● Written exercise
Quote only the lines from the top of the listing below down to and including the line with "# The origin".

● Given material
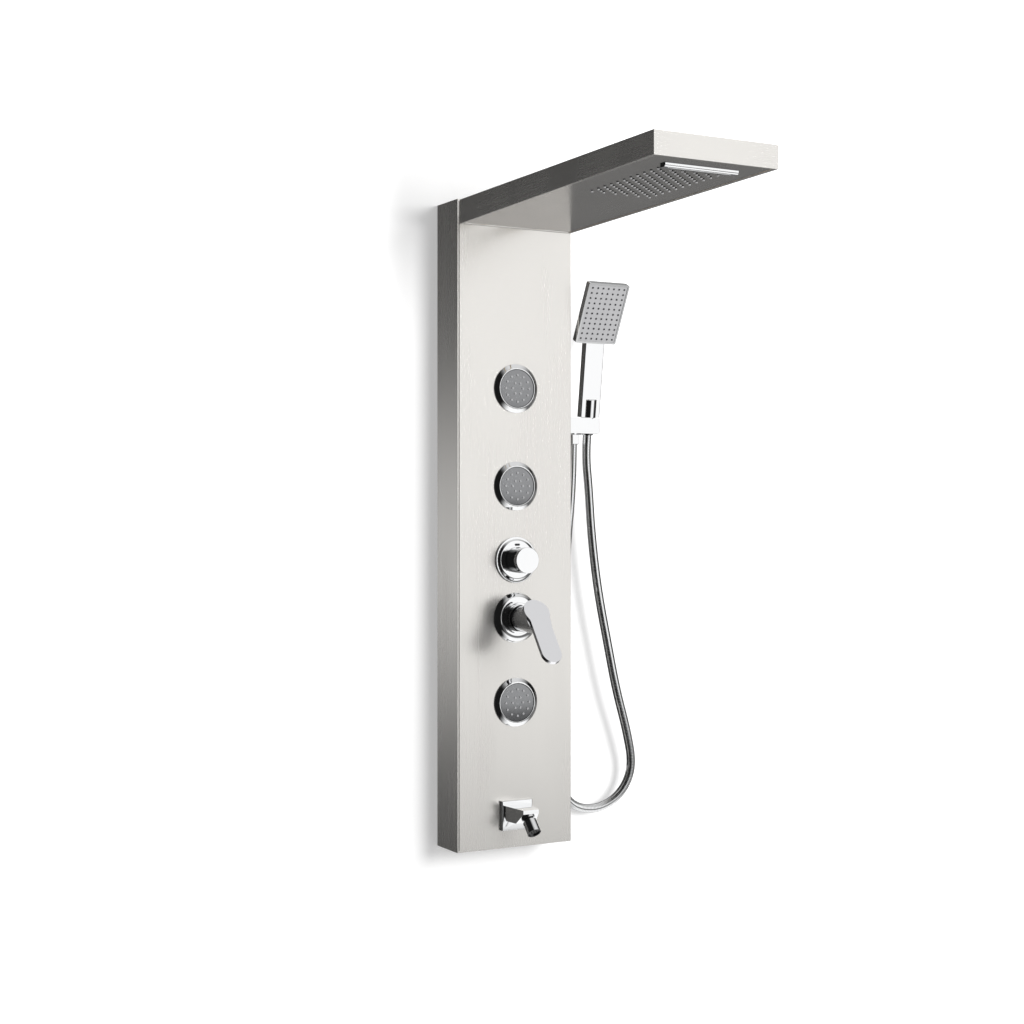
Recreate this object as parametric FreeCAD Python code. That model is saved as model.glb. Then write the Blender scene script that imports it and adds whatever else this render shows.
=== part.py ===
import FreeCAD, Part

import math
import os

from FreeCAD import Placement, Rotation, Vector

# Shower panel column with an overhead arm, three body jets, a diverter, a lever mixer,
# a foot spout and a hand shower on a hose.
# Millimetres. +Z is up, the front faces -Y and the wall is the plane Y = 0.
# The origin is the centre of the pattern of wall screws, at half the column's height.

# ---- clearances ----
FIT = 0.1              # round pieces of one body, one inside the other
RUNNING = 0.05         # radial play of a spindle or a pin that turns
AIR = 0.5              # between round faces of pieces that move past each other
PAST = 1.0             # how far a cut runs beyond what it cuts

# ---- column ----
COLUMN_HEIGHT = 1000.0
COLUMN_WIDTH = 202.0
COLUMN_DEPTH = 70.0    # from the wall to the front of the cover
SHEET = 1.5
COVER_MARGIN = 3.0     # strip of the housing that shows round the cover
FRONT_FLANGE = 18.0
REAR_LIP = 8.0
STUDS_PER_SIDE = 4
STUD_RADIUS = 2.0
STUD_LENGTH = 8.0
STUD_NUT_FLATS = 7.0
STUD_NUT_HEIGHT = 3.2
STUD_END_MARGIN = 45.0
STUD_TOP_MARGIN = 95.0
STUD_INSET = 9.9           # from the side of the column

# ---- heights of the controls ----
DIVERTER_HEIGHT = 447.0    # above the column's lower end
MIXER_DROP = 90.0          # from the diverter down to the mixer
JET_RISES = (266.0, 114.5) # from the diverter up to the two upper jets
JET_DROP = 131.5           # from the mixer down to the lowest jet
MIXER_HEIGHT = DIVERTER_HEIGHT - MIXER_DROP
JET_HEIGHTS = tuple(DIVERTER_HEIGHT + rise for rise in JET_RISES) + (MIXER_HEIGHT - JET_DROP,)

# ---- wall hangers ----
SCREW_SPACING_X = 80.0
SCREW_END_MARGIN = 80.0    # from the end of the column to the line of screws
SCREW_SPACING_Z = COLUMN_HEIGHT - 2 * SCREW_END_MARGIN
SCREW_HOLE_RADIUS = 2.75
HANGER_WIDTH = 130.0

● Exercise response
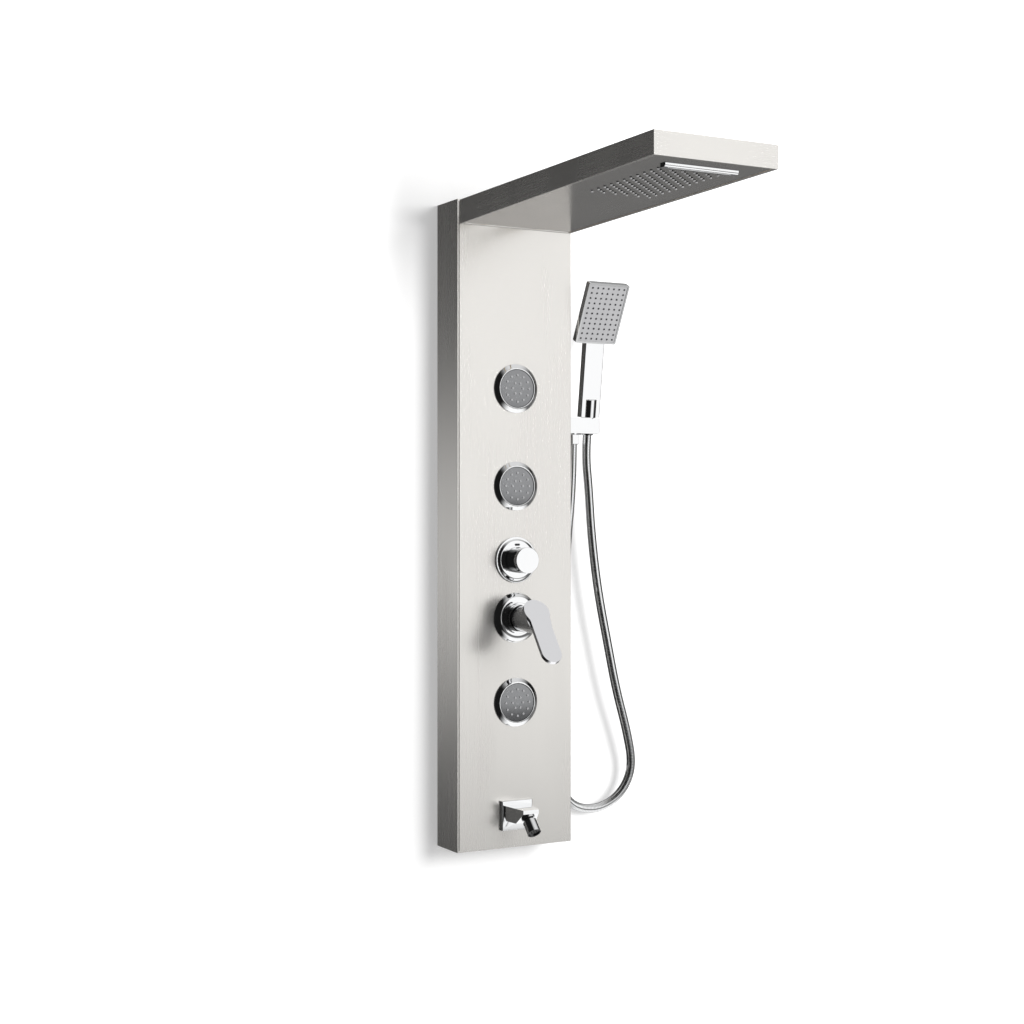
Recreate this object as parametric FreeCAD Python code. That model is saved as model.glb. Then write the Blender scene script that imports it and adds whatever else this render shows.
=== part.py ===
import FreeCAD, Part

import math
import os

from FreeCAD import Placement, Rotation, Vector

# Shower panel column with an overhead arm, three body jets, a diverter, a lever mixer,
# a foot spout and a hand shower on a hose.
# Millimetres. +Z is up, the front faces -Y and the wall is the plane Y = 0.
# The origin is the centre of the pattern of wall screws, at half the column's height.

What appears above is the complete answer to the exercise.